8. Upaya Pelestarian dan Revitalisasi di Indonesia
Untungnya, kesadaran akan pentingnya arsitektur vernakular mulai tumbuh lagi — baik dari akademisi, komunitas, maupun arsitek profesional.
Contoh upaya nyata:
- Program Revitalisasi Desa Adat di Bali, Toraja, dan Sumba.
 - Pameran dan festival arsitektur lokal seperti Indonesia Architecture Biennale.
 - Proyek arsitektur sosial yang menghidupkan kembali teknik konstruksi tradisional.
 - Kolaborasi antara arsitek modern dan pengrajin lokal dalam membangun rumah kontemporer yang berakar pada budaya setempat.
 
Dengan pendekatan baru ini, arsitektur vernakular bisa terus hidup — bukan sebagai museum, tapi sebagai inspirasi hidup yang terus berkembang.

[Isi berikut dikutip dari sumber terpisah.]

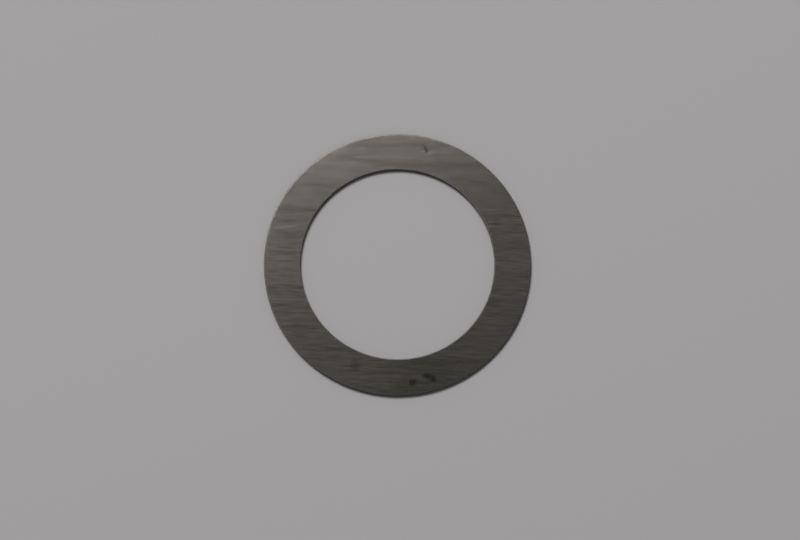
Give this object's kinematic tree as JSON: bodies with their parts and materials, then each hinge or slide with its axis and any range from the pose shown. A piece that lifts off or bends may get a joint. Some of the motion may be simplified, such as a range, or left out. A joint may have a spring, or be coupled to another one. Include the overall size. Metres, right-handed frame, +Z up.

9. Arsitektur Vernakular di Masa Depan: Tradisi yang Adaptif
Masa depan arsitektur Indonesia ada di perpaduan antara tradisi dan inovasi.
Arsitektur vernakular tak perlu digantikan — cukup diadaptasi agar relevan dengan kebutuhan modern.
Visi ke depan:
- Bangunan yang menggabungkan teknologi hijau dengan nilai budaya lokal.
 - Penggunaan material alami yang dipadukan dengan efisiensi struktural modern.
 - Tata ruang yang tetap mempertahankan prinsip sosial dan spiritual khas Nusantara.
 
Dengan cara itu, arsitektur Indonesia bisa tumbuh tanpa kehilangan akar lokalnya.
Vernakular bukan nostalgia, tapi pondasi masa depan arsitektur berkelanjutan.
Kesimpulan: Warisan yang Tetap Hidup di Tengah Zaman
Arsitektur vernakular Indonesia adalah warisan yang membuktikan bahwa desain sejati bukan sekadar bentuk, tapi juga filosofi hidup.
Ia mengajarkan kita untuk membangun dengan rasa, alam, dan kebersamaan.
Di era modern ini, mempertahankan arsitektur vernakular bukan berarti menolak kemajuan, tapi menggabungkan tradisi dengan inovasi.
Karena sejatinya, masa depan arsitektur Indonesia akan kuat — jika ia berdiri di atas akar budayanya sendiri.